The passage is remarkable, not only for its frank statement of the terms on which England and the Continent might have peace, but also because it discloses

the rank undergrowth of pride and ambition that is beginning to overtop his reasoning faculties. Even before he has heard the news of Moreau's great victory of Hohenlinden, he equates the military strength of France with that of the rest of Europe: nay, he claims without a shadow of doubt the mastery of the world: he will wage, if necessary, a double war, against England for a colonial empire, and against Europe for domination in Holland and the Rhineland. It is naught to him that that double effort has exhausted France in the reigns of Louis XIV. and Louis XV. Holland, Switzerland, Italy, shall be French provinces, Egypt and the Indies shall be her satrapies, and _la grande nation_ may then rest on her glories.

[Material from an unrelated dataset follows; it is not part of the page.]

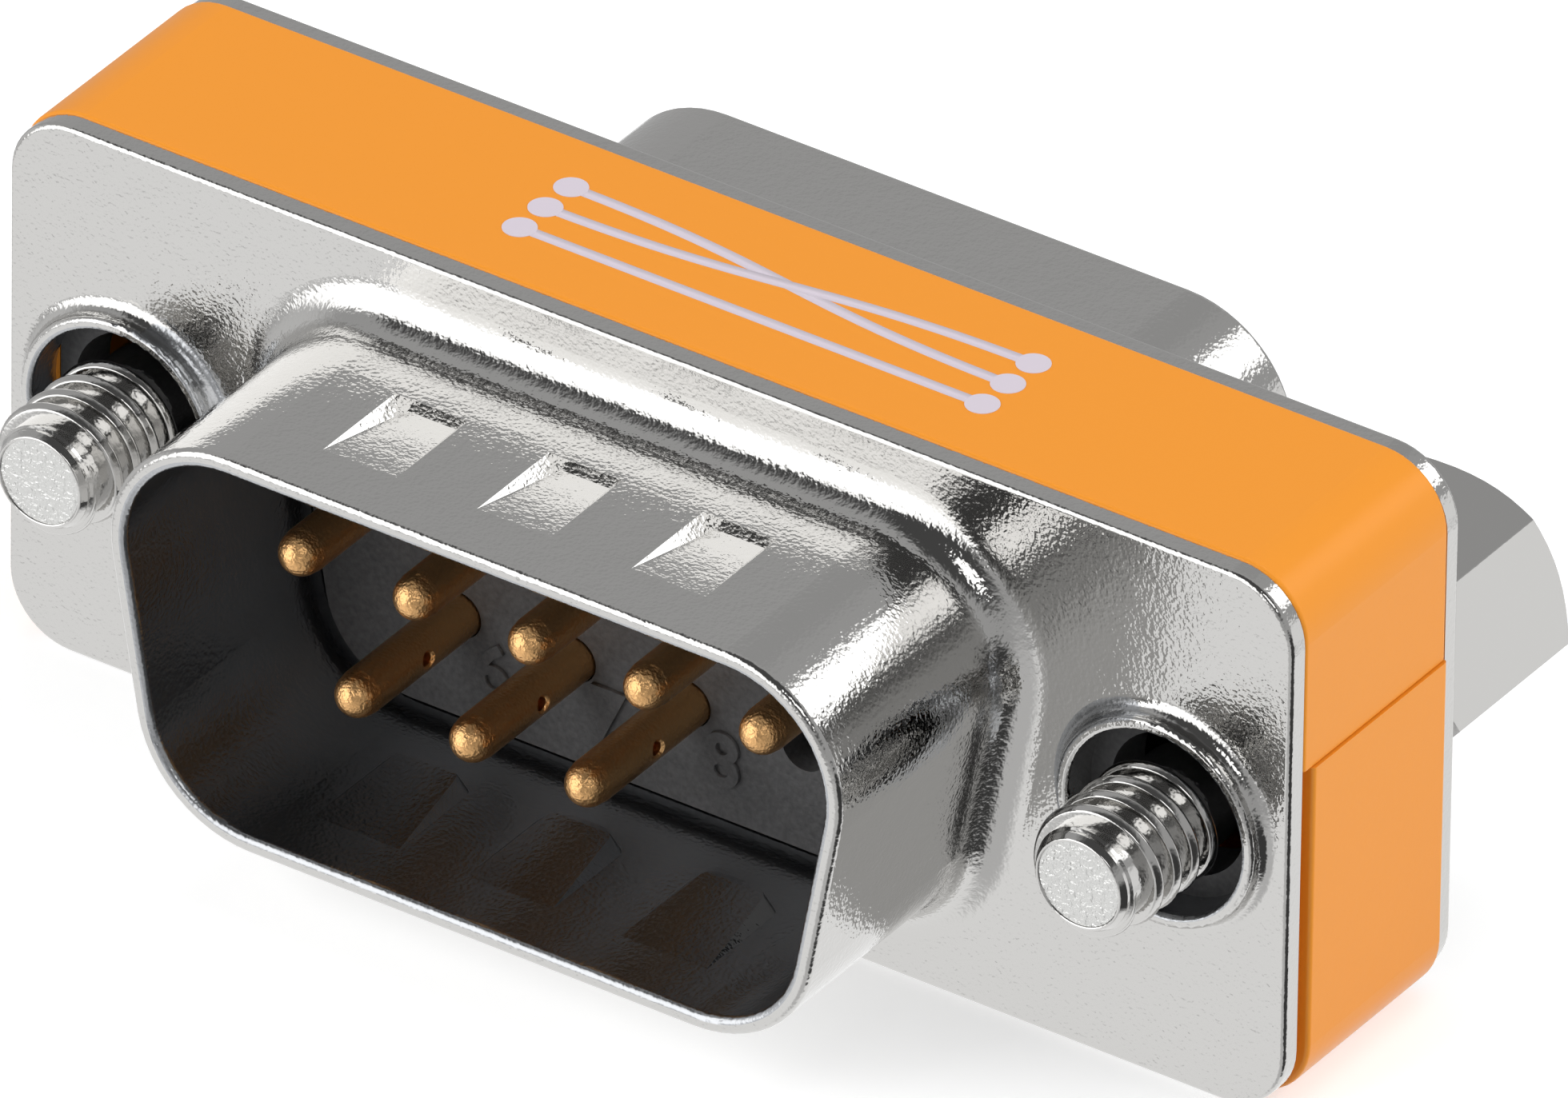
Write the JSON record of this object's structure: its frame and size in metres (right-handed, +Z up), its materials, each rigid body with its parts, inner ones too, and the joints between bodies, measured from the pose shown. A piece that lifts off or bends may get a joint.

Had these aims been known at Westminster, Ministers would have counted peace far more harmful than war. But, while ambition reigned at Paris, dull common sense dictated the policy of Britain. In truth, our people needed rest: we were in the first stages of an industrial revolution: our cotton and woollen industries were passing from the cottage to the factory; and a large part of our folk were beginning to cluster in grimy, ill-organized townships. Population and wealth advanced by leaps and bounds; but with them came the nineteenth-century problems of widening class distinctions and uncertainty of employment. The food-supply was often inadequate, and in 1801 the price of wheat in the London market ranged from L6 to L8 the quarter; the quartern loaf selling at times for as much as 1s. 10-1/2d.[172]

The state of the sister island was even worse. The discontent of Ireland had been crushed by the severe repression which followed the rising of 1798; and the bonds connecting the two countries were forcibly tightened by the Act of Union of 1800. But rest and reform were urgently needed if this political welding was to acquire solid strength, and rest and reform were alike denied. The position of the Ministry at Westminster was also precarious. The opposition of George III. to the proposals for Catholic Emancipation, to which Pitt believed himself in honour bound, led to the resignation in February, 1801, of that able Minister. In the following month Addington, the Speaker of the House of Commons, with the complacence born of bland obtuseness, undertook to fill his place. At first, the Ministry was treated with the tolerance due to the new Premier's urbanity, but it gradually faded away into contempt for his pitiful weakness in face of the dangers that threatened the realm.